Le procès Vivendi relance le débat sur les “class actions”
L’affaire Vivendi, jugée récemment aux Etats-Unis, pourra-t-elle relancer, en France, le débat sur le recours collectif en justice (class action) ? Dans cette class action un groupe d’actionnaires français a obtenu, fin janvier, une victoire dans un combat vieux de dix ans (Le Monde daté 31 janvier-1er février).
Maintes fois évoqué par les gouvernements Villepin et Fillon, le projet d’un tel recours n’a jamais vu le jour en droit français. Les petits actionnaires français qui s’estimaient lésés par les agissements de Vivendi, se sont donc ralliés à une procédure ouverte, en 2002, devant le tribunal de New York. Avec la décision rendue le 29 janvier par le tribunal de Manhattan, ils peuvent espérer un dédommagement. Vivendi risque de devoir payer environ 4 milliards de dollars (2,8 milliards d’euros) aux plaignants, dont près des deux tiers sont Français.

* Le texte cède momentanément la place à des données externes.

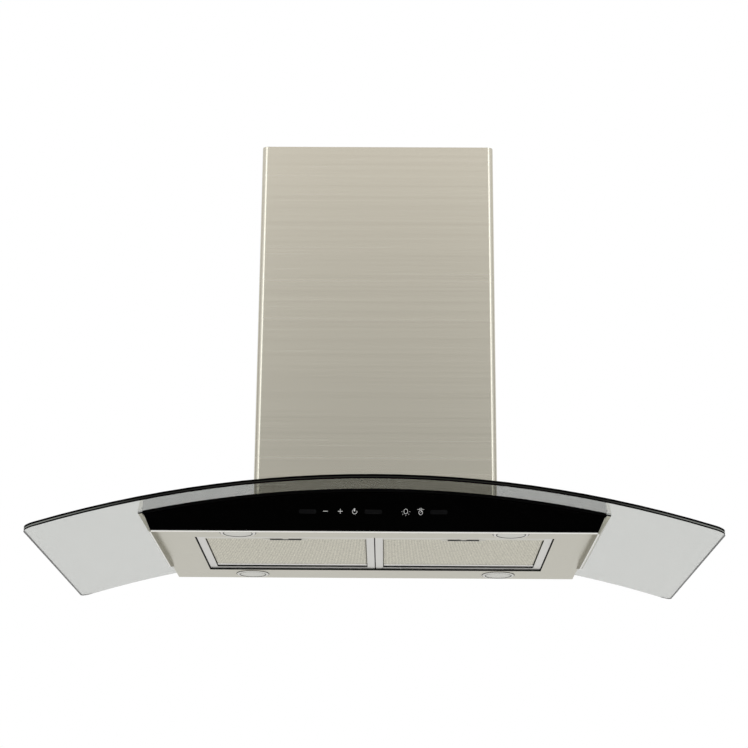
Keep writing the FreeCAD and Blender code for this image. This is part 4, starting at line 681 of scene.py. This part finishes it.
def strand_metal():
    """Aluminium strands: bands one cell wide, where the bonds were rolled brighter, broken up by noise."""
    made, tree, shader = principled("expanded_strand", (0.7, 0.68, 0.6), 0.4, metallic=0.9)
    place = tree.nodes.new("ShaderNodeTexCoord")
    bands = tree.nodes.new("ShaderNodeTexWave")
    bands.bands_direction = "X"
    bands.inputs["Scale"].default_value = 2 * math.pi / (20 * CELL_WIDE)
    link(tree, place.outputs["Object"], bands.inputs["Vector"])
    stretched = tree.nodes.new("ShaderNodeVectorMath")
    stretched.operation = "MULTIPLY"
    stretched.inputs[1].default_value = (240, 110, 110)
    link(tree, place.outputs["Object"], stretched.inputs[0])
    patches = tree.nodes.new("ShaderNodeTexNoise")
    patches.inputs["Scale"].default_value = 1.0
    patches.inputs["Detail"].default_value = 3.0
    link(tree, stretched.outputs[0], patches.inputs["Vector"])
    worn = worked_out(tree, "MULTIPLY", bands.outputs["Fac"], patches.outputs["Fac"])
    spread(tree, worn, (0.50, 0.48, 0.41), (1.2, 1.17, 1.03), shader.inputs["Base Color"])
    spread(tree, patches.outputs["Fac"], 0.3, 0.5, shader.inputs["Roughness"])
    return made


STRAND = strand_metal()
RAIL = mottled("rolled_aluminium_rail", (0.69, 0.675, 0.60), 0.36, 500, tone=0.04, depth=0.15,
               metallic=1.0)
# Painted highlight: a lighter copy of the aluminium, for the bright line where the mesh ends at the rear.
HEM_PAINTED_HIGHLIGHT = mottled("mesh_hem_painted_highlight", (0.92, 0.91, 0.88), 0.3, 500, tone=0.04, depth=0.15, metallic=1.0)
# Painted shade: the pack inside the filter and the gaps round the mesh, painted almost black.
PAINTED_SHADE_CORE = mottled("mesh_core_painted_shade", (0.03, 0.029, 0.026), 0.6, 900, tone=0.5, depth=0.8,
                    reach=0.6 * MM, specular=0.12)
FRAME_SIDE, FRAME_REAR = 10.5 * MM, 10.0 * MM   # widths of the frame's members
RAIL_LAP = 1.3 * MM                             # of the front rail over the side members
for side in ("left", "right"):
    low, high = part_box("filter_mesh_" + side)
    inset = FRAME_SIDE - RAIL_LAP + 0.5 * MM
    rail = low[1]
    rear = high[1] - FRAME_REAR
    core_low, core_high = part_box("filter_core_" + side)
    grille = expanded_sheet("filter_expanded_mesh_" + side, low[0] + inset, high[0] - inset,
                            rail + 7.0 * MM, rear - 9.0 * MM, low[2] + 0.5 * MM, CELL_WIDE, CELL_DEEP,
                            strand=0.62 * MM, crimp=0.5 * MM, hem=2.2 * MM)
    grille.data.materials.append(STRAND)
    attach(grille, "filter_" + side)
    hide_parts("filter_mesh_" + side)
    upper = expanded_sheet("filter_upper_mesh_" + side, low[0] + inset, high[0] - inset, rail + 1.0 * MM,
                           rear, core_high[2] + 0.35 * MM, UPPER_WIDE, UPPER_DEEP,
                           strand=0.9 * MM, crimp=0.3 * MM, hem=0.05 * MM, faces_up=True)
    upper.data.materials.append(STRAND)
    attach(upper, "filter_" + side)
    bottom = core_low[2] - 4.4 * MM
    centre = (low[0] + high[0]) / 2
    half = (high[0] - low[0]) / 2
    strip = pressed_plate("filter_front_rail_" + side, centre, half - FRAME_SIDE + RAIL_LAP,
                          rail - 0.2 * MM, rail + 8.0 * MM, bottom + 0.1 * MM, thick=0.7 * MM, bevel=0.3 * MM)
    pad = pressed_plate("filter_pull_pad_" + side, centre, 30.0 * MM, rail + 6.0 * MM, rail + 15.0 * MM,
                        bottom + 0.1 * MM, thick=0.7 * MM, bevel=0.3 * MM)
    neck = pressed_plate("latch_neck_" + side, centre, 4.0 * MM, rail - 9.2 * MM, rail + 9.5 * MM,
                         bottom - 0.35 * MM, thick=0.32 * MM, bevel=0.1 * MM)
    hem = pressed_plate("filter_mesh_hem_" + side, centre, half - inset - 0.3 * MM, rear - 15.5 * MM,
                        rear - 7.5 * MM, low[2] + 0.15 * MM, thick=0.6 * MM, bevel=0.2 * MM)
    for piece, body in ((strip, "filter_"), (pad, "filter_"), (hem, "filter_"), (neck, "latch_")):
        piece.data.materials.append(HEM_PAINTED_HIGHLIGHT if piece is hem else RAIL)
        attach(piece, body + side)
    # The grip's black also paints the shadow line of the finger pull.
    grip = pressed_plate("latch_grip_" + side, centre, 21.5 * MM, rail + 8.5 * MM, rail + 11.3 * MM,
                         bottom - 0.85 * MM, thick=0.82 * MM, bevel=0.3 * MM)
    grip.data.materials.append(BLACK_MOULDED)
    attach(grip, "latch_" + side)


def bowed_leaf(name, centre, half, seat, bow, z, height, leaf):
    """A leaf spring seen in plan as the band between two circular arcs, each from seat to seat and
    bowed forward in the middle, the inner one less by the leaf's thickness; the band is drawn
    straight up."""
    n = 33

    def arc(reach, rise):
        x = np.linspace(-reach, reach, n)
        radius = (reach ** 2 + rise ** 2) / (2 * rise)
        return np.stack((centre + x, seat + radius - rise - np.sqrt(radius ** 2 - x ** 2)), axis=1)

    plan = np.concatenate((arc(half, bow), arc(half - 2 * MM, bow - leaf)))
    points = np.concatenate([np.column_stack((plan, np.full(len(plan), z + rise))) for rise in (0, height)])
    k = np.arange(n - 1)
    outer, inner, outer_top, inner_top = k, k + n, k + 2 * n, k + 3 * n
    quads = [(outer, outer + 1, outer_top + 1, outer_top), (inner + 1, inner, inner_top, inner_top + 1),
             (outer + 1, outer, inner, inner + 1), (outer_top, outer_top + 1, inner_top + 1, inner_top)]
    ends = [(0, 2 * n, 3 * n, n), (n - 1, 2 * n - 1, 4 * n - 1, 3 * n - 1)]
    faces = np.concatenate([np.stack(quad, axis=1) for quad in quads]).tolist() + ends
    return surface(name, points.tolist(), faces)


SPRING = brushed("spring_steel", (0.55, 0.55, 0.54), 0.25, (400, 400, 400))
LEAF_THICK = 0.5 * MM
TAB_BEHIND = 0.9 * MM                   # the tabs and the rear member's inner wall, from the mesh's rear
WALL_BEFORE = 1.2 * MM
for side in ("left", "right"):
    finish(ALUMINIUM, "filter_frame_" + side)
    mesh = nodes["filter_frame_" + side].data
    mesh.materials.append(painted_shade_inside)
    normals, centres = face_data(mesh)
    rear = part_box("filter_mesh_" + side)[1][1]
    face_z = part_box("filter_mesh_" + side)[0][2] - 1.0 * MM
    # Painted shade: the rear tabs and the rear member's inner wall take the steel painted almost black.
    by_rear = centres[:, 1] > rear - WALL_BEFORE
    tabs = (centres[:, 1] > rear + TAB_BEHIND) | (by_rear & (centres[:, 2] < face_z - 0.03 * MM))
    inner_wall = (normals[:, 1] < -FACES) & by_rear
    mesh.polygons.foreach_set("material_index", (tabs | inner_wall).astype(np.int32))
    # A black moulding, whose black also paints the shadow line along the pull.
    finish(BLACK_MOULDED, "filter_latch_" + side)
    finish(PAINTED_SHADE_CORE, "filter_mesh_" + side, "filter_core_" + side)
    finish(SPRING, "latch_spring_" + side)
    low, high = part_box("latch_spring_" + side)
    centre = (low[0] + high[0]) / 2
    leaf = bowed_leaf("latch_leaf_" + side, centre, (high[0] - low[0]) / 2, high[1], high[1] - low[1], low[2],
                      high[2] - low[2], LEAF_THICK)
    leaf.data.materials.append(SPRING)
    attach(leaf, "filter_" + side)
    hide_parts("latch_spring_" + side)
    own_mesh(leaf)

# ---- housing, throat and blower ---------------------------------------------
# Zinc-coated sheet with its patchwork of crystals, a black moulded scroll, and an
# enamelled motor inside the squirrel-cage rotor. The body's top plate is bare steel.


def zinc_sheet():
    """Zinc coating: large flat crystals, each a little lighter or darker than the next."""
    made, tree, shader = principled("zinc_coated_sheet", (0.6, 0.61, 0.62), 0.42, metallic=0.9)
    place = tree.nodes.new("ShaderNodeTexCoord")
    crystals = tree.nodes.new("ShaderNodeTexVoronoi")
    crystals.inputs["Scale"].default_value = 130
    link(tree, place.outputs["Object"], crystals.inputs["Vector"])
    grey = tree.nodes.new("ShaderNodeSeparateColor")
    link(tree, crystals.outputs["Color"], grey.inputs[0])
    spread(tree, grey.outputs["Red"], (0.52, 0.53, 0.54), (0.68, 0.69, 0.70), shader.inputs["Base Color"])
    spread(tree, grey.outputs["Green"], 0.34, 0.5, shader.inputs["Roughness"])
    return made


ZINC = zinc_sheet()
finish(deck_finish_painted_shade, "top_plate")
finish(ZINC, "motor_housing", "housing_cover", "air_throat", "chimney_brackets", "upper_bracket",
       "motor_bracket", "lamp_bodies", "blower_rotor")
finish(mottled("motor_enamel", (0.05, 0.05, 0.055), 0.35, 400, tone=0.2), "motor_body")
finish(CHROME, "motor_bearings")
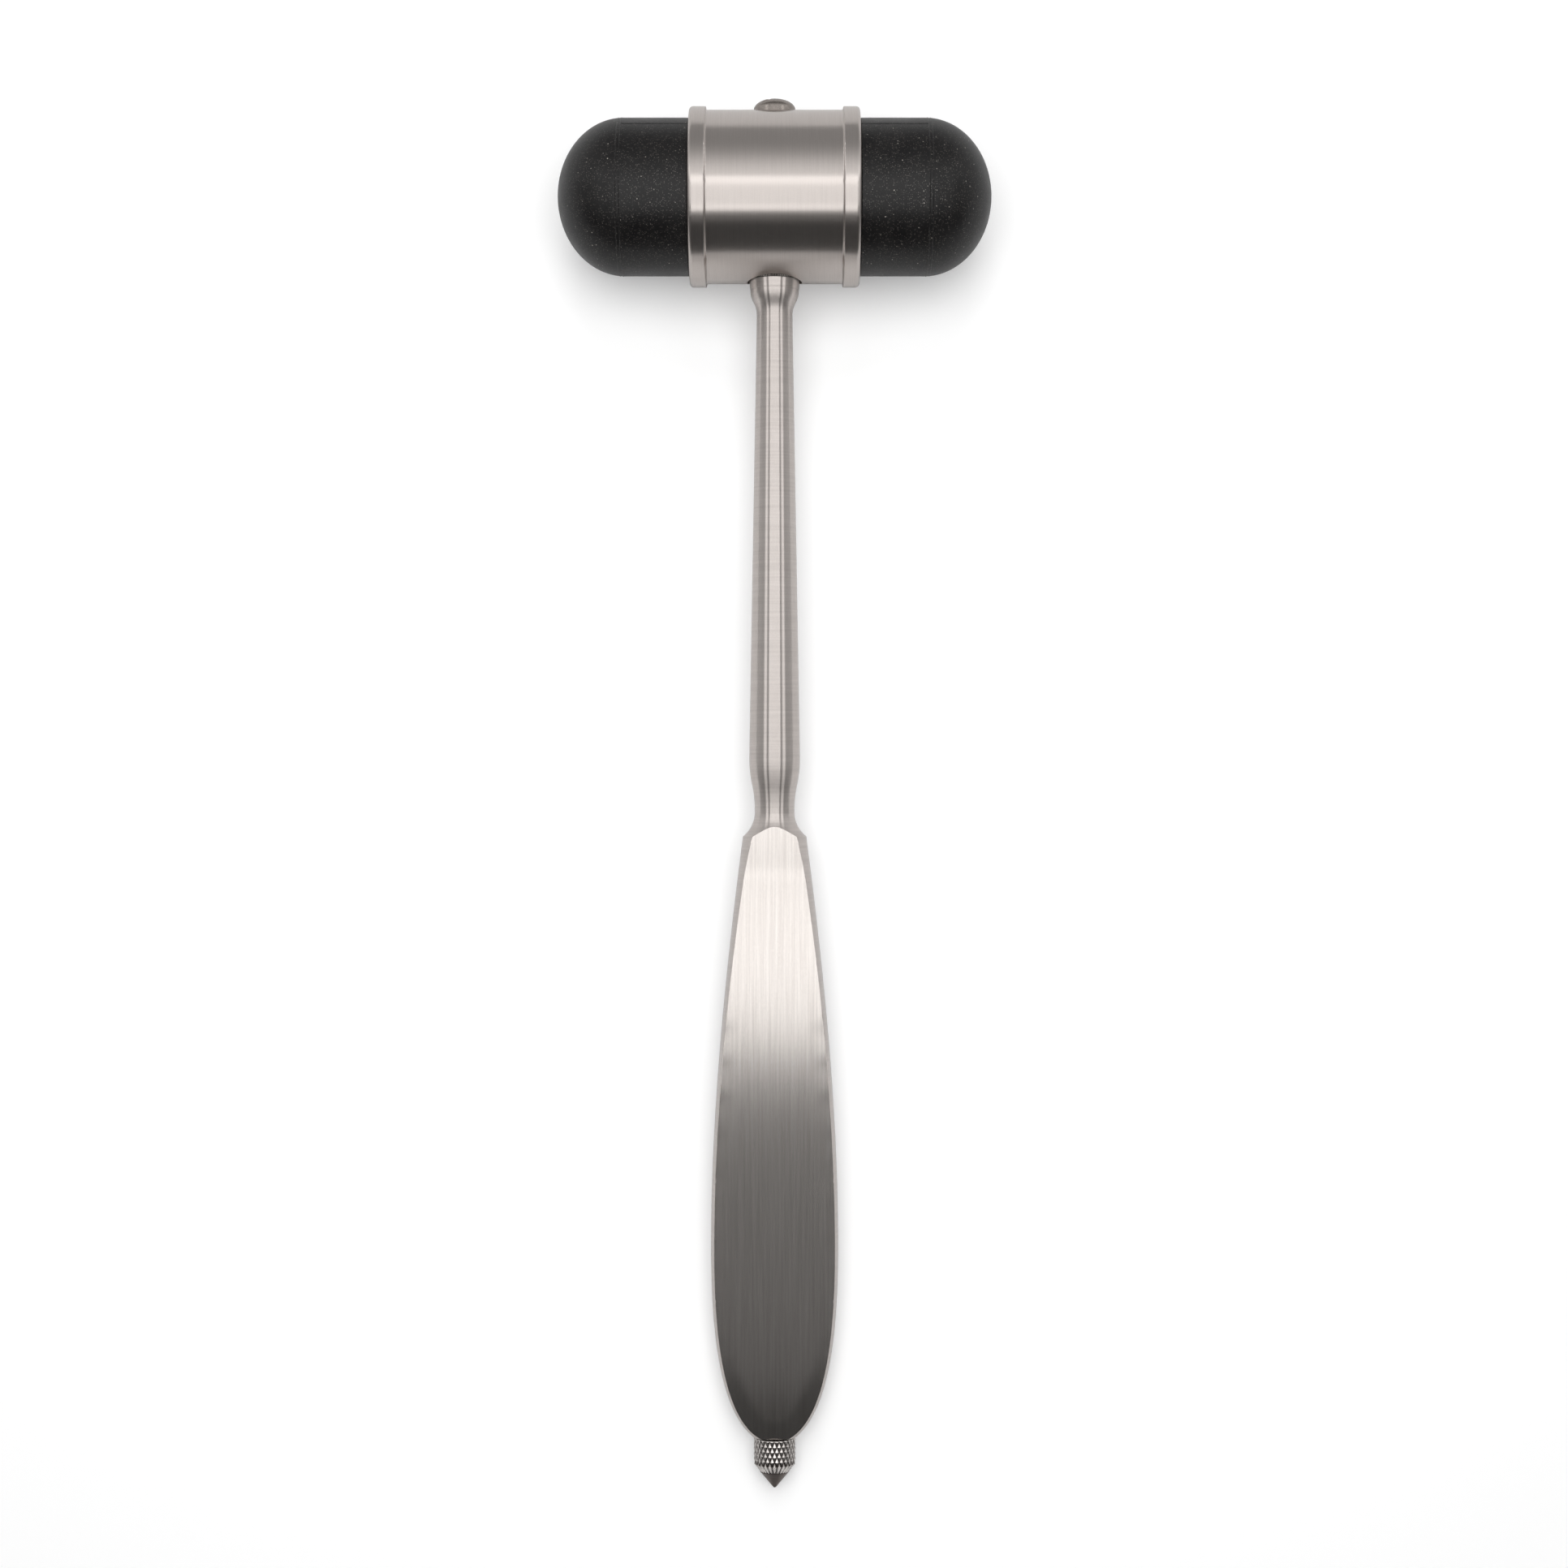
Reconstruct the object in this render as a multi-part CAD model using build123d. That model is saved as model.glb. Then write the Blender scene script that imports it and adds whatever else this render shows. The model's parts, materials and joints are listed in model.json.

Pour les détracteurs de la class action comme le Medef ce procès n’est que “l’illustration des dérives de ces procédures collectives”. “C’est la raison pour laquelle on n’en veut pas en France”, indique une porte-parole de l’organisation patronale. Les montants exigibles au terme de ces recours sont disproportionnés et font planer une menace insupportable sur les entreprises, indique le Medef. Il ajoute qu’en raison de la lenteur des procédures judiciaires, des actionnaires et dirigeants d’aujourd’hui sont amenés à payer pour les fautes de dirigeants d’hier.
Dans le camps des associations favorables aux class actions, on a conscience de cette mauvaise publicité. “Cette victoire des actionnaires de Vivendi risque fort d’être instrumentalisée, pour enterrer la class action en France”, se désole Fabrice Rémon, dirigeant du cabinet de défense d’actionnaires minoritaires Deminor.
Mais le procès Vivendi démontre aussi l’urgence de mettre sur pied une class action à la française, ajoutent ses partisans. Une telle réforme permettrait d’éviter que des particuliers n’aient recours, faute de mieux, à la procédure américaine jugée pleine de travers. “La class action américaine n’est pas adéquate, reconnaît Colette Neuville, porte-parole d’actionnaires français dans le procès Vivendi. Et c’est tout de même aberrant que des petits épargnants français soient réduits à faire appel à la justice américaine pour faire respecter leurs droits.”
Devancer Bruxelles
Une procédure collective en France, revue et corrigée, serait aussi le meilleur moyen d’éviter de se voir imposer un modèle européen. Deux projets de directives sont, en effet, déjà prêts à être débattus à Bruxelles ces prochaines semaines. En France, les sénateurs Laurent Beteille (UMP) et Richard Yung (PS), rapporteurs du groupe de travail mis en place en octobre 2009 par la commission des lois pour étudier l’opportunité d’une class action à la française, tentent d’accélérer les choses. “L’idéal serait que la France se dote d’un dispositif avant la Commission européenne pour faire entendre ses arguments”, indique M. Beteille, qui se dit déterminé à trouver un système évitant les abus. “L’affaire Vivendi donne une base pour relancer le débat. On peut réussir à faire bouger les choses”, complète M. Yung.
Les deux sénateurs devraient rendre leur rapport d’ici à deux mois. M. Yung a, lui, déjà pris les devants en rédigeant avec sa collègue Nicole Bricq (PS) une nouvelle version de leur proposition de loi sur le recours collectif, qui sera déposée dans quelques jours sur le bureau du Sénat.